• _Task_
Reproduce the complete listing without any deviation.
┄┄┄┄┄┄
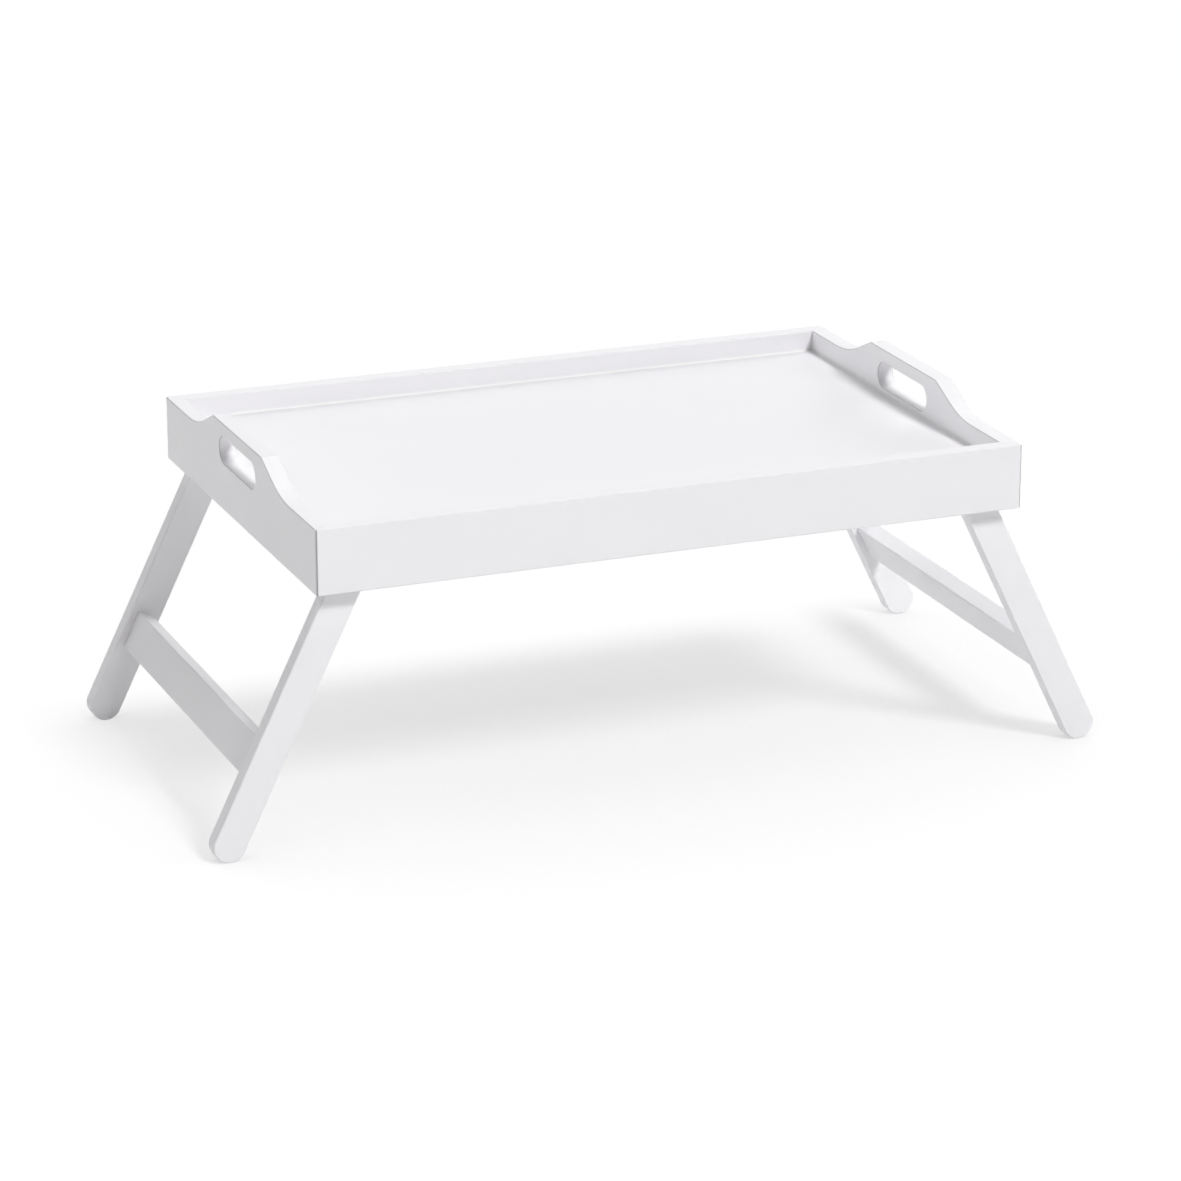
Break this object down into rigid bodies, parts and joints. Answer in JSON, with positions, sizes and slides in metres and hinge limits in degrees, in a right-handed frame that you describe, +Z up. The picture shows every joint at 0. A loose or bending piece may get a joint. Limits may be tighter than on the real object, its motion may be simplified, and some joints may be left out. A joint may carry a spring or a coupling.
{
  "type": "bed tray table",
  "caption": "Shallow white bed tray table with a raised rim, a swept handle with a rounded hand slot at each end, and splayed round-footed leg frames that fold flat under the floor.",
  "frame": {"origin": "on the ground under the middle of the tray", "axes": "+X along the tray's long side, +Y to the rear, +Z up"},
  "size_m": [0.6368, 0.325, 0.24],
  "materials": {
    "white_lacquer": "satin white lacquer on medium-density fibreboard",
    "beech": "bare planed beech",
    "zinc_steel": "bright zinc plate",
    "nylon": "natural nylon"
  },
  "bodies": {
    "tray": {"front_long_panel": "white_lacquer", "rear_long_panel": "white_lacquer", "left_end_panel": "white_lacquer", "right_end_panel": "white_lacquer", "tray_floor": "white_lacquer", "corner_spline_front_left": "beech", "corner_spline_front_right": "beech", "corner_spline_rear_left": "beech", "corner_spline_rear_right": "beech", "pivot_screw_left_front": "zinc_steel", "pivot_screw_left_rear": "zinc_steel", "pivot_screw_right_front": "zinc_steel", "pivot_screw_right_rear": "zinc_steel", "head_washer_left_front": "zinc_steel", "head_washer_left_rear": "zinc_steel", "head_washer_right_front": "zinc_steel", "head_washer_right_rear": "zinc_steel", "spacer_washer_left_front": "nylon", "spacer_washer_left_rear": "nylon", "spacer_washer_right_front": "nylon", "spacer_washer_right_rear": "nylon"},
    "left_legs": {"left_front_leg": "white_lacquer", "left_rear_leg": "white_lacquer", "left_stretcher": "white_lacquer", "left_dowels": "beech"},
    "right_legs": {"right_front_leg": "white_lacquer", "right_rear_leg": "white_lacquer", "right_stretcher": "white_lacquer", "right_dowels": "beech"}
  },
  "joints": [
    {"name": "left_legs_fold", "type": "hinge", "parent": "tray", "child": "left_legs", "pos_m": [-0.21938, 0, 0.1915], "axis": [0, -1, 0], "range_deg": [0, 116]},
    {"name": "right_legs_fold", "type": "hinge", "parent": "tray", "child": "right_legs", "pos_m": [0.21938, 0, 0.1915], "axis": [0, 1, 0], "range_deg": [0, 116]}
  ]
}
┄┄┄┄┄┄
• _Written response_
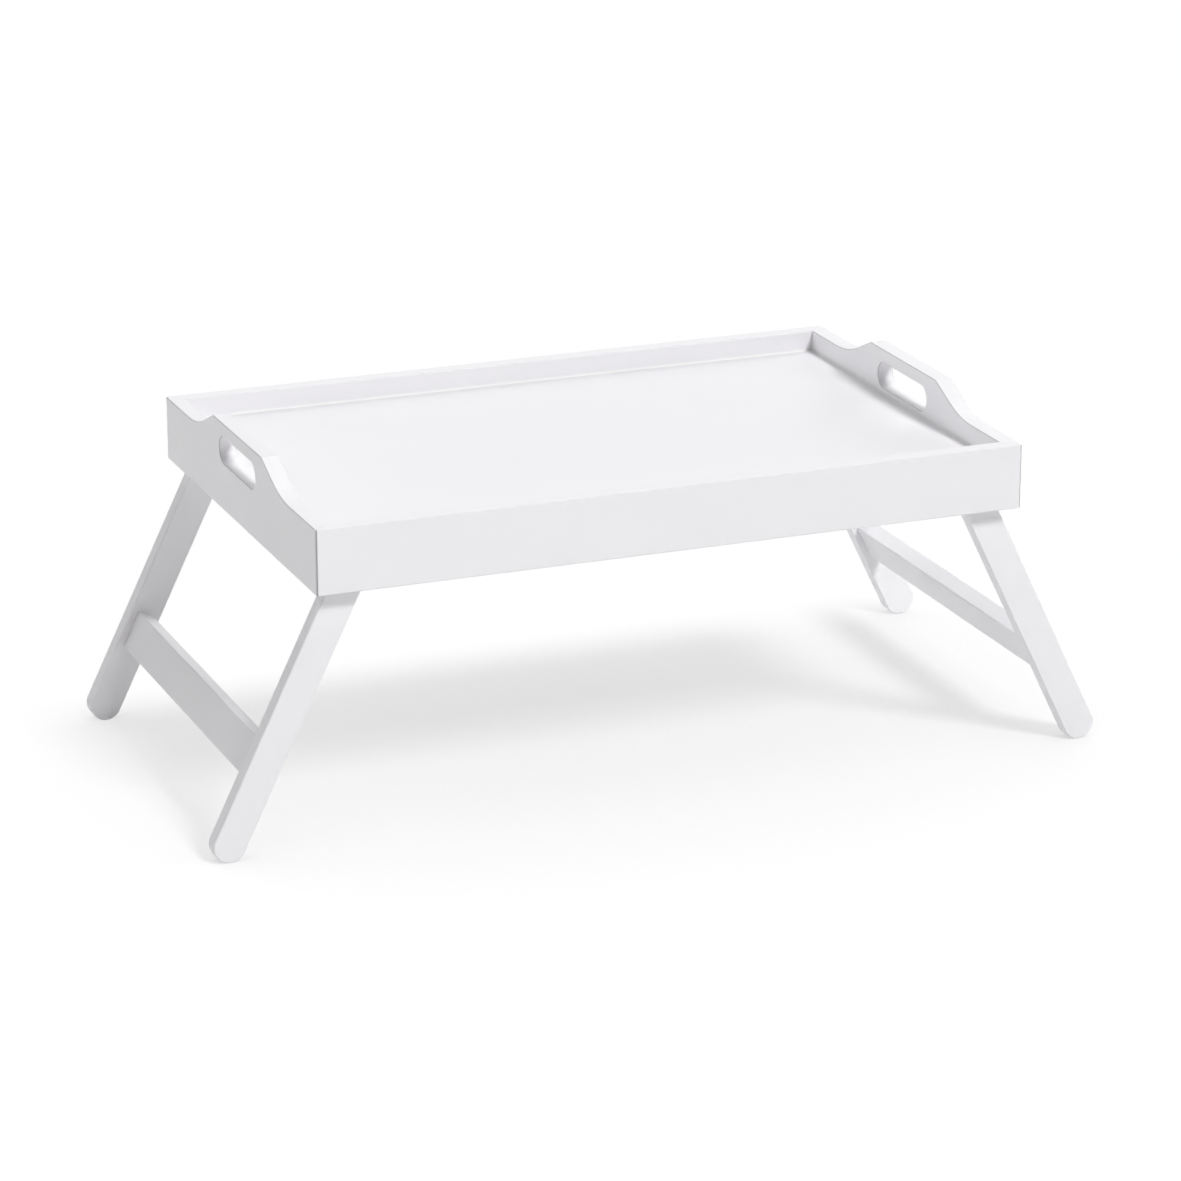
Break this object down into rigid bodies, parts and joints. Answer in JSON, with positions, sizes and slides in metres and hinge limits in degrees, in a right-handed frame that you describe, +Z up. The picture shows every joint at 0. A loose or bending piece may get a joint. Limits may be tighter than on the real object, its motion may be simplified, and some joints may be left out. A joint may carry a spring or a coupling.
{
  "type": "bed tray table",
  "caption": "Shallow white bed tray table with a raised rim, a swept handle with a rounded hand slot at each end, and splayed round-footed leg frames that fold flat under the floor.",
  "frame": {"origin": "on the ground under the middle of the tray", "axes": "+X along the tray's long side, +Y to the rear, +Z up"},
  "size_m": [0.6368, 0.325, 0.24],
  "materials": {
    "white_lacquer": "satin white lacquer on medium-density fibreboard",
    "beech": "bare planed beech",
    "zinc_steel": "bright zinc plate",
    "nylon": "natural nylon"
  },
  "bodies": {
    "tray": {"front_long_panel": "white_lacquer", "rear_long_panel": "white_lacquer", "left_end_panel": "white_lacquer", "right_end_panel": "white_lacquer", "tray_floor": "white_lacquer", "corner_spline_front_left": "beech", "corner_spline_front_right": "beech", "corner_spline_rear_left": "beech", "corner_spline_rear_right": "beech", "pivot_screw_left_front": "zinc_steel", "pivot_screw_left_rear": "zinc_steel", "pivot_screw_right_front": "zinc_steel", "pivot_screw_right_rear": "zinc_steel", "head_washer_left_front": "zinc_steel", "head_washer_left_rear": "zinc_steel", "head_washer_right_front": "zinc_steel", "head_washer_right_rear": "zinc_steel", "spacer_washer_left_front": "nylon", "spacer_washer_left_rear": "nylon", "spacer_washer_right_front": "nylon", "spacer_washer_right_rear": "nylon"},
    "left_legs": {"left_front_leg": "white_lacquer", "left_rear_leg": "white_lacquer", "left_stretcher": "white_lacquer", "left_dowels": "beech"},
    "right_legs": {"right_front_leg": "white_lacquer", "right_rear_leg": "white_lacquer", "right_stretcher": "white_lacquer", "right_dowels": "beech"}
  },
  "joints": [
    {"name": "left_legs_fold", "type": "hinge", "parent": "tray", "child": "left_legs", "pos_m": [-0.21938, 0, 0.1915], "axis": [0, -1, 0], "range_deg": [0, 116]},
    {"name": "right_legs_fold", "type": "hinge", "parent": "tray", "child": "right_legs", "pos_m": [0.21938, 0, 0.1915], "axis": [0, 1, 0], "range_deg": [0, 116]}
  ]
}